DIRECTIONS: Your answer should consist solely of the lines from the one with "Reconstruct the object" through the one with "wasm.setup();", copied exactly, endpoints included.

INFORMATION GIVEN:

■ ■ ■ ■ ■ ■ ■

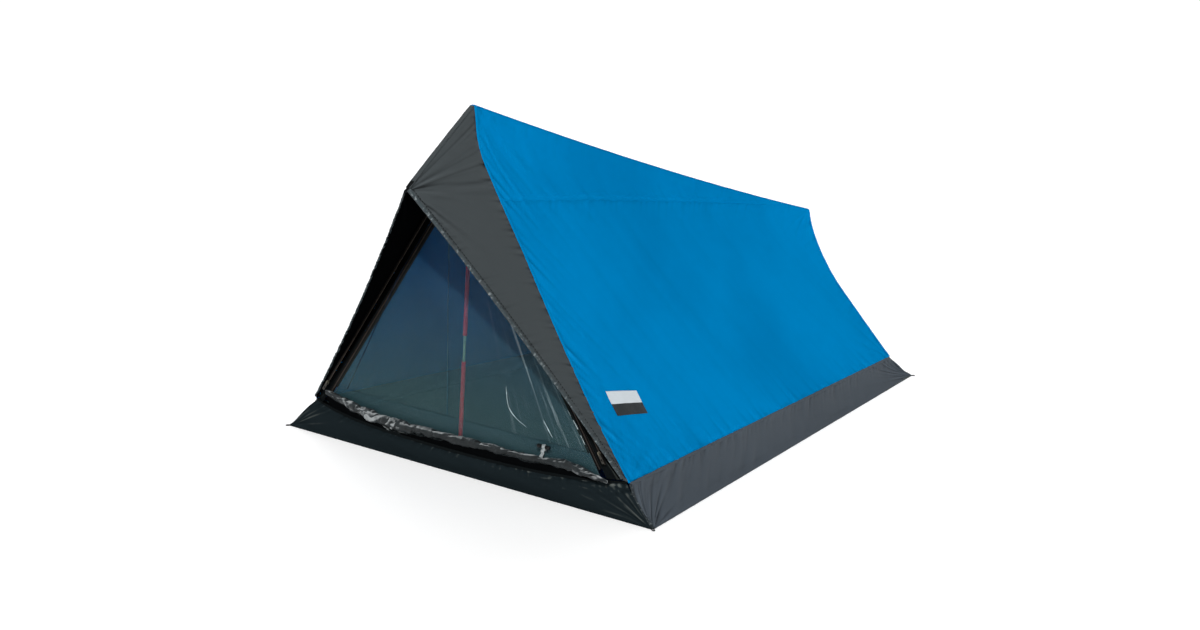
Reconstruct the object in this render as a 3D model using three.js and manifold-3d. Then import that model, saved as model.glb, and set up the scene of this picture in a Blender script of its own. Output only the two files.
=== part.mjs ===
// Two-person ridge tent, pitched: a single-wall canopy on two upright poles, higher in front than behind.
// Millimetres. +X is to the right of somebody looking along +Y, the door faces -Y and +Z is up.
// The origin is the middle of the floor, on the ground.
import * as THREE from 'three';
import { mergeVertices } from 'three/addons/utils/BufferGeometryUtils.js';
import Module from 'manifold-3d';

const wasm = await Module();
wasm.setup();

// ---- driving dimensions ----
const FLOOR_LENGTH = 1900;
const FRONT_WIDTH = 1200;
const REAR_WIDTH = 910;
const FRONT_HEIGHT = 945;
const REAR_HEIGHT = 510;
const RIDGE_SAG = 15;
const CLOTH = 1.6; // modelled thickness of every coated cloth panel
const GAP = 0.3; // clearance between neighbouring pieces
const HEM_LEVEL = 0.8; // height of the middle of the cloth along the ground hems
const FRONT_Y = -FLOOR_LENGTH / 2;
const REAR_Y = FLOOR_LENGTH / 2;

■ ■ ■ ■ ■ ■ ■

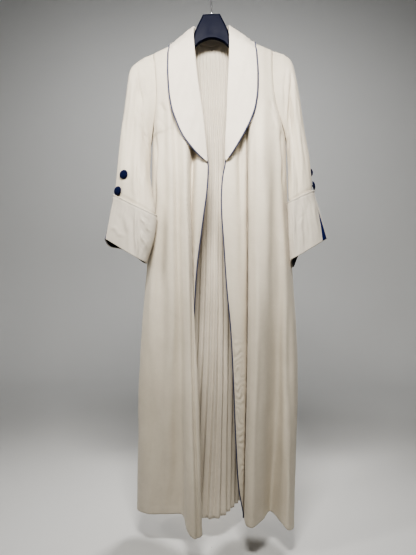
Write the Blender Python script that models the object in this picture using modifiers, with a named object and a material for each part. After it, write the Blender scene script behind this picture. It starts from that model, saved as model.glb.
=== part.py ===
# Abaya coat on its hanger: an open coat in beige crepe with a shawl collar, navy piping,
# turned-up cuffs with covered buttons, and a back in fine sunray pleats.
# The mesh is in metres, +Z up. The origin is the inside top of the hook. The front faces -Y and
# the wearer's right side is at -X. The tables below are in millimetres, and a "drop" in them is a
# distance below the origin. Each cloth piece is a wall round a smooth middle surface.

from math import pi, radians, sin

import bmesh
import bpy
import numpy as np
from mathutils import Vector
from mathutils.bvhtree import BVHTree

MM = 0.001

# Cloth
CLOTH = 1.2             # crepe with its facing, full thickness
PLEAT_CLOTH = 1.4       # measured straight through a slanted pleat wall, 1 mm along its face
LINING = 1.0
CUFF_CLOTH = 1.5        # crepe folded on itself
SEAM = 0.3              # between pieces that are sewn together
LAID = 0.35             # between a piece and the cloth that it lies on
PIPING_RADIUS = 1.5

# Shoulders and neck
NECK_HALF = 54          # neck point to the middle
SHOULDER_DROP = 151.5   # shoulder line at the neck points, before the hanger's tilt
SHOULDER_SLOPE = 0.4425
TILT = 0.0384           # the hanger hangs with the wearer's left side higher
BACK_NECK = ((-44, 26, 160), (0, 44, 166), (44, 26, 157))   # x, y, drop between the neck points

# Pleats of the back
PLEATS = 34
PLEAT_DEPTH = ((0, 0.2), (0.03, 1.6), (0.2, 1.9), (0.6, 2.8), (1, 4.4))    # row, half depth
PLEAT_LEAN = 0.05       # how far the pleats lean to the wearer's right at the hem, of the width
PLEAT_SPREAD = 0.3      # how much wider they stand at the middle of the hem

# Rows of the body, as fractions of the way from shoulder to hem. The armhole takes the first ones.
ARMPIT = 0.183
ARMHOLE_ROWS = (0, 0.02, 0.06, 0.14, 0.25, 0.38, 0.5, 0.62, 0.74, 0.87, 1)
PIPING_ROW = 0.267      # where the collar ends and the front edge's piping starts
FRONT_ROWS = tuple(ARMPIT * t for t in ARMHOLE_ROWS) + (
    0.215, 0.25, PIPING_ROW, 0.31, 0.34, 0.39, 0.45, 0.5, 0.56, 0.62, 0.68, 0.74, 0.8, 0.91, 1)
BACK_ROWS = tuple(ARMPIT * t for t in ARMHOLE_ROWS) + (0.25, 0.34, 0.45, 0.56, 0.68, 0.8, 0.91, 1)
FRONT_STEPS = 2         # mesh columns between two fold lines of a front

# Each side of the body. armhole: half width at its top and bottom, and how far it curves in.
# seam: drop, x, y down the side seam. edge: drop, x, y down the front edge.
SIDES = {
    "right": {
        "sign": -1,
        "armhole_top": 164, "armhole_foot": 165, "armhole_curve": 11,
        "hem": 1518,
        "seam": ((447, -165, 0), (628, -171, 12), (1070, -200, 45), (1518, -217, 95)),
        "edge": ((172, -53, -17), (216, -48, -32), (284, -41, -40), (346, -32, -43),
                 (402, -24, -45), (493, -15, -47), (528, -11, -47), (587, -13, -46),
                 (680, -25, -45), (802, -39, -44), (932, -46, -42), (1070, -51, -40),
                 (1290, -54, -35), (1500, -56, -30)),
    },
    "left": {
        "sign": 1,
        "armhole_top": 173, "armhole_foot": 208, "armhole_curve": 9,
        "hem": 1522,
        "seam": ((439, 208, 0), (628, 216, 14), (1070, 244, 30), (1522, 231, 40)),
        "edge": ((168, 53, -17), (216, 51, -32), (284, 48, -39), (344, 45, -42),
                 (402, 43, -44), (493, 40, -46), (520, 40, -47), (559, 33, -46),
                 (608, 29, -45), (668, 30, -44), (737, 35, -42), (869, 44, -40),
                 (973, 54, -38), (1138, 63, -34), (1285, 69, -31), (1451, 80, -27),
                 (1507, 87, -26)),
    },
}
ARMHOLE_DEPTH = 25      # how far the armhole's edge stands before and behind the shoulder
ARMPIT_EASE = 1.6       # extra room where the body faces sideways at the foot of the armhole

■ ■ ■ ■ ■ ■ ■

EXERCISE OUTPUT:
Reconstruct the object in this render as a 3D model using three.js and manifold-3d. Then import that model, saved as model.glb, and set up the scene of this picture in a Blender script of its own. Output only the two files.
=== part.mjs ===
// Two-person ridge tent, pitched: a single-wall canopy on two upright poles, higher in front than behind.
// Millimetres. +X is to the right of somebody looking along +Y, the door faces -Y and +Z is up.
// The origin is the middle of the floor, on the ground.
import * as THREE from 'three';
import { mergeVertices } from 'three/addons/utils/BufferGeometryUtils.js';
import Module from 'manifold-3d';

const wasm = await Module();
wasm.setup();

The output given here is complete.